**REQUIRED TASK**
Copy exactly the run of lines that begins at the line with "Turn this picture" and ends at the final line of the entries.

[Start of THE INPUT]

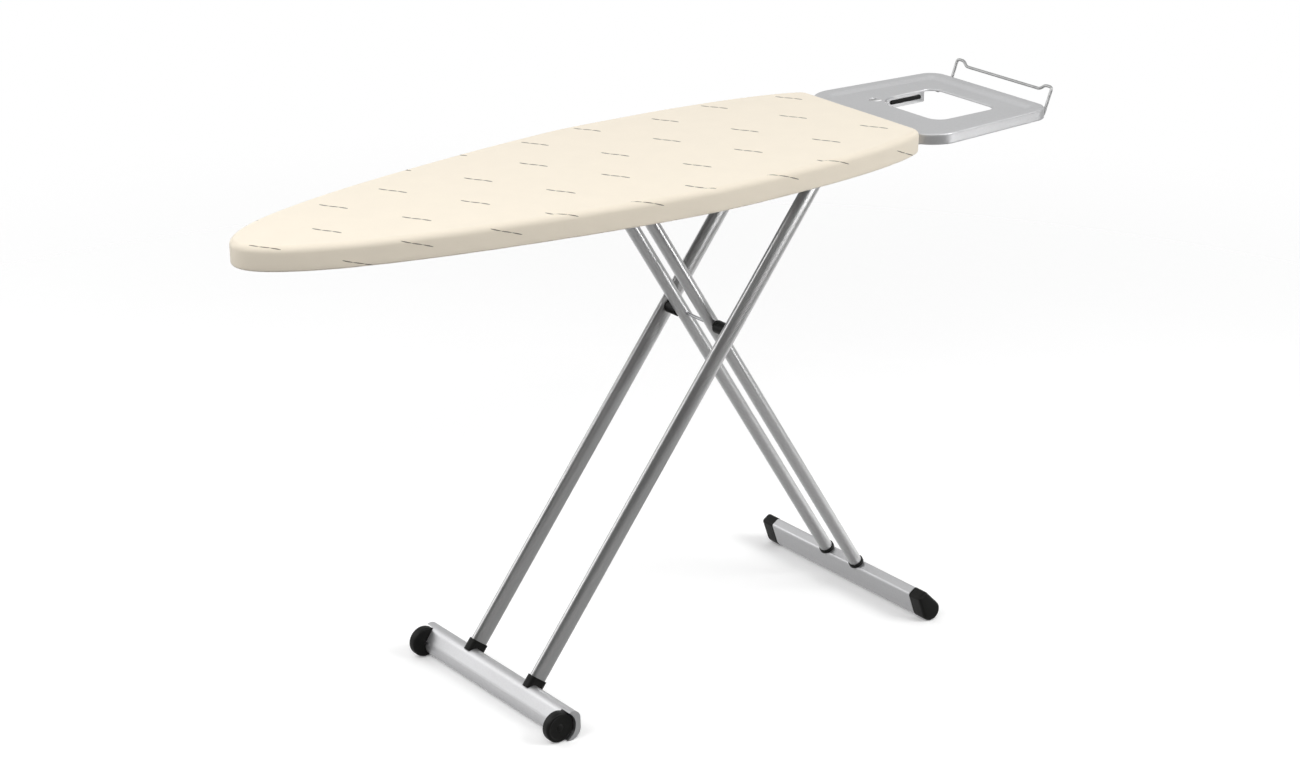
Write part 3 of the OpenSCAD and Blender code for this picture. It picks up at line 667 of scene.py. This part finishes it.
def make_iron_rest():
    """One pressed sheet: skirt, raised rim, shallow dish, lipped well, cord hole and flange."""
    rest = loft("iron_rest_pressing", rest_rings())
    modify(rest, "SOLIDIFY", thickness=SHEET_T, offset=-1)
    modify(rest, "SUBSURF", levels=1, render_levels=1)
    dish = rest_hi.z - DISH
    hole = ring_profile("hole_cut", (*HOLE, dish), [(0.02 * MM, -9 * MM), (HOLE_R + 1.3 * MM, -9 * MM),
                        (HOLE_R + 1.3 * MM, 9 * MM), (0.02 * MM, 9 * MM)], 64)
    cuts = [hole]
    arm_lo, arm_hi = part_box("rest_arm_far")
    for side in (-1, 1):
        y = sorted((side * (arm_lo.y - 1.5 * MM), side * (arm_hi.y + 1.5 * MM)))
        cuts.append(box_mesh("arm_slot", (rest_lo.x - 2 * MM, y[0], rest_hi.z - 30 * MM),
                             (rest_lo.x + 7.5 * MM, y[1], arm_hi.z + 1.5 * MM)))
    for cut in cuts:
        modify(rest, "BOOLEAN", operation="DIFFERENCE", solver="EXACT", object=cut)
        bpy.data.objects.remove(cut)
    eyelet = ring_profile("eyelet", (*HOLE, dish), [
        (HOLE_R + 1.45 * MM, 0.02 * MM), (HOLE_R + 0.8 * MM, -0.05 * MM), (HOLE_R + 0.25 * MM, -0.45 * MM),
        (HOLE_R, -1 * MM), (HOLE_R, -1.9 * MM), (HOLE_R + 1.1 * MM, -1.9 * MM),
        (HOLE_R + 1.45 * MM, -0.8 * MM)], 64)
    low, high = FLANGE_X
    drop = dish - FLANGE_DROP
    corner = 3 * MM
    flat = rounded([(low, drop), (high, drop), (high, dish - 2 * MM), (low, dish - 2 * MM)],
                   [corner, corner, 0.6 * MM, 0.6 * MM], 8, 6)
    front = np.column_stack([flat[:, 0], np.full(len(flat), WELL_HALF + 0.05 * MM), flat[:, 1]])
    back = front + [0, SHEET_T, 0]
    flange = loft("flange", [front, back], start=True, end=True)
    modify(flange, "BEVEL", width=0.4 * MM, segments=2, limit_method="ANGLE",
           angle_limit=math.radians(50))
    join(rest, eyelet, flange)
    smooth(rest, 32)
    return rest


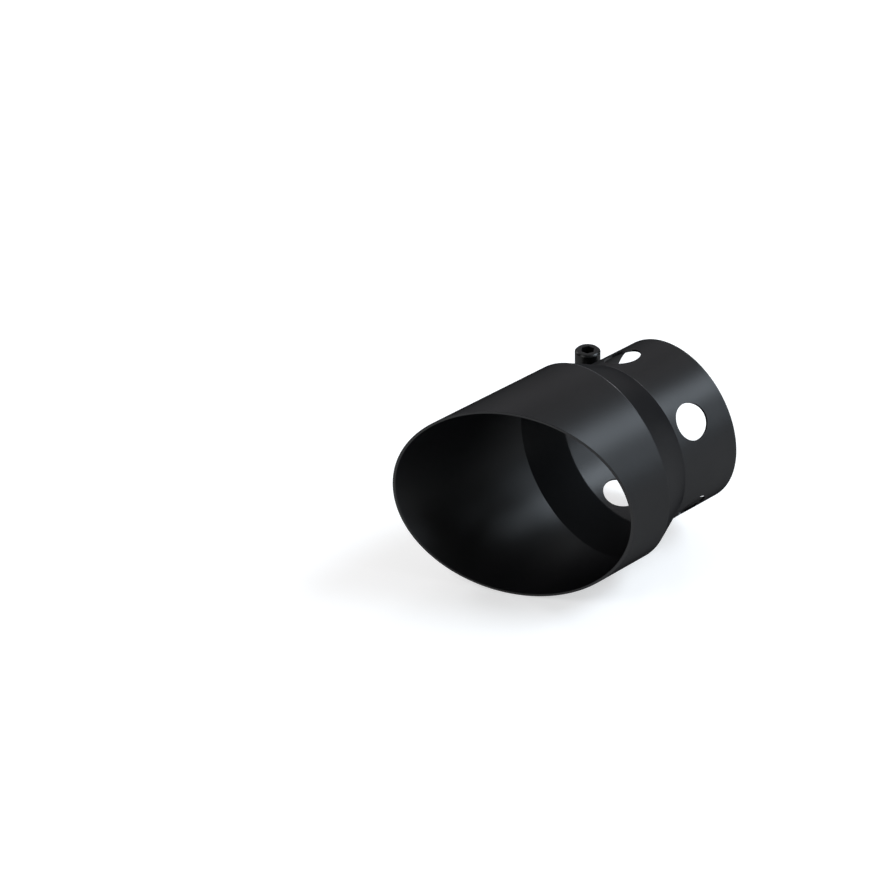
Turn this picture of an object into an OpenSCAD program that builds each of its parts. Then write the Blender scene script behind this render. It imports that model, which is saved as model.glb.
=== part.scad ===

[End of THE INPUT]

**WRITTEN RESPONSE**
Turn this picture of an object into an OpenSCAD program that builds each of its parts. Then write the Blender scene script behind this render. It imports that model, which is saved as model.glb.
=== part.scad ===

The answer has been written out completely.